GIVEN INFORMATION:
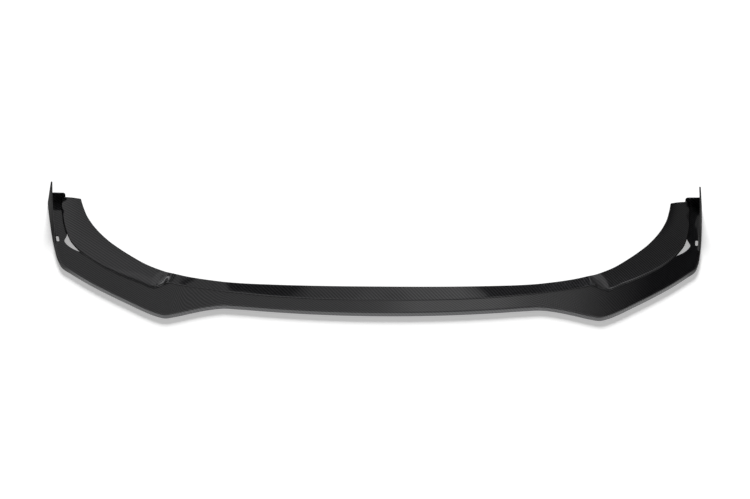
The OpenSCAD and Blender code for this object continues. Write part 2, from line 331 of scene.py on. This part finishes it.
def lower_rows(sizes, rows):
    """Corner points of the lower skin in each section: outer edge or fin, blade, flange, hem.

    Formula: the fin's height grows with the power 1.5 of the distance behind its root, and its
    top stands inward by the lean's tangent times that height, and by a step that comes in over
    three root radii and fades out towards the rear. The flange's points lie at fixed
    shares of the way from the foot to the rear edge, and on the arms from the fin's root."""
    edge, foot, _, rear, inward = plan_lines(sizes, rows)
    start_y = HIGH[1] - sizes.fin_l
    share = np.clip((edge[:, 1] - start_y) / sizes.fin_l, 0, None) ** 1.5
    h = sizes.fin_h * share
    root_r, hem_r = 4 * MM, 2.5 * MM
    full = np.minimum(1, h / (2 * root_r))
    lean = math.tan(sizes.fin_lean) * h
    tip = lean + sizes.fin_set * np.minimum(1, h / (3 * root_r)) * (1 - h / sizes.fin_h)
    top = sizes.blade_h + h
    blade = np.full_like(h, sizes.blade_h)
    zero = np.zeros_like(h)
    edge_r, fin_t = sizes.edge_r, sizes.fin_t
    inner_top = np.maximum(lean + fin_t, tip + 0.5 * fin_t)
    inner_z = blade + root_r / 2 * full
    outer_there = tip * (inner_z - blade / 2) / (top - edge_r - blade / 2)
    inner_root = np.maximum(fin_t * mix(1.3, 1.06, full), outer_there + 0.5 * fin_t)
    profile = [
        (zero, zero), (zero, blade / 2), (tip, top - edge_r), (tip + 0.3 * edge_r, top - 0.3 * edge_r),
        (tip + edge_r * mix(1, 0.8, full), top),
        (mix(1.4 * edge_r + tip, inner_top, full), top - 0.2 * fin_t * full),
        (inner_root, inner_z), (zero + fin_t + root_r, blade)]
    under = blade - sizes.skin_t
    hem = [(zero + sizes.edge_t + hem_r, under), (zero + sizes.edge_t, under - hem_r),
           (zero + sizes.edge_t, zero)]

    def outer(pairs):
        return [np.column_stack([edge + inward * p[:, None], z]) for p, z in pairs]

    set_down = sizes.set_h * np.clip(4 * rows[:, FLANGE] - 1.8, 0, 1)
    start = mix(edge + inward * (fin_t + root_r), foot, np.clip(2.5 * rows[:, FLANGE:FLANGE + 1], 0, 1))
    step_top = mix(start, rear, (sizes.set_d - sizes.set_run) / sizes.flange_d)
    step_low = mix(start, rear, sizes.set_d / sizes.flange_d)
    flange = [np.column_stack(pair) for pair in (
        (step_top, blade), (step_low, blade - set_down), (rear, blade - set_down),
        (rear, under - set_down), (step_low, under - set_down), (step_top, under))]
    return np.stack(outer(profile) + flange + outer(hem), axis=1), inward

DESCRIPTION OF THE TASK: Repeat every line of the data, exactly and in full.

EXPECTED ANSWER:
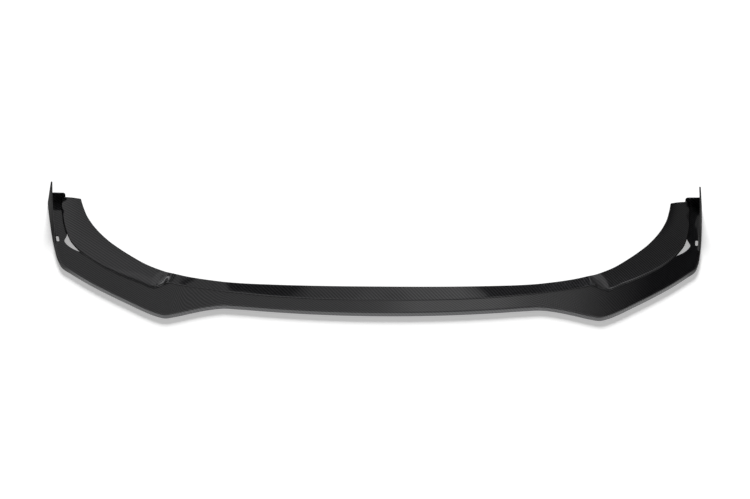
The OpenSCAD and Blender code for this object continues. Write part 2, from line 331 of scene.py on. This part finishes it.
def lower_rows(sizes, rows):
    """Corner points of the lower skin in each section: outer edge or fin, blade, flange, hem.

    Formula: the fin's height grows with the power 1.5 of the distance behind its root, and its
    top stands inward by the lean's tangent times that height, and by a step that comes in over
    three root radii and fades out towards the rear. The flange's points lie at fixed
    shares of the way from the foot to the rear edge, and on the arms from the fin's root."""
    edge, foot, _, rear, inward = plan_lines(sizes, rows)
    start_y = HIGH[1] - sizes.fin_l
    share = np.clip((edge[:, 1] - start_y) / sizes.fin_l, 0, None) ** 1.5
    h = sizes.fin_h * share
    root_r, hem_r = 4 * MM, 2.5 * MM
    full = np.minimum(1, h / (2 * root_r))
    lean = math.tan(sizes.fin_lean) * h
    tip = lean + sizes.fin_set * np.minimum(1, h / (3 * root_r)) * (1 - h / sizes.fin_h)
    top = sizes.blade_h + h
    blade = np.full_like(h, sizes.blade_h)
    zero = np.zeros_like(h)
    edge_r, fin_t = sizes.edge_r, sizes.fin_t
    inner_top = np.maximum(lean + fin_t, tip + 0.5 * fin_t)
    inner_z = blade + root_r / 2 * full
    outer_there = tip * (inner_z - blade / 2) / (top - edge_r - blade / 2)
    inner_root = np.maximum(fin_t * mix(1.3, 1.06, full), outer_there + 0.5 * fin_t)
    profile = [
        (zero, zero), (zero, blade / 2), (tip, top - edge_r), (tip + 0.3 * edge_r, top - 0.3 * edge_r),
        (tip + edge_r * mix(1, 0.8, full), top),
        (mix(1.4 * edge_r + tip, inner_top, full), top - 0.2 * fin_t * full),
        (inner_root, inner_z), (zero + fin_t + root_r, blade)]
    under = blade - sizes.skin_t
    hem = [(zero + sizes.edge_t + hem_r, under), (zero + sizes.edge_t, under - hem_r),
           (zero + sizes.edge_t, zero)]

    def outer(pairs):
        return [np.column_stack([edge + inward * p[:, None], z]) for p, z in pairs]

    set_down = sizes.set_h * np.clip(4 * rows[:, FLANGE] - 1.8, 0, 1)
    start = mix(edge + inward * (fin_t + root_r), foot, np.clip(2.5 * rows[:, FLANGE:FLANGE + 1], 0, 1))
    step_top = mix(start, rear, (sizes.set_d - sizes.set_run) / sizes.flange_d)
    step_low = mix(start, rear, sizes.set_d / sizes.flange_d)
    flange = [np.column_stack(pair) for pair in (
        (step_top, blade), (step_low, blade - set_down), (rear, blade - set_down),
        (rear, under - set_down), (step_low, under - set_down), (step_top, under))]
    return np.stack(outer(profile) + flange + outer(hem), axis=1), inward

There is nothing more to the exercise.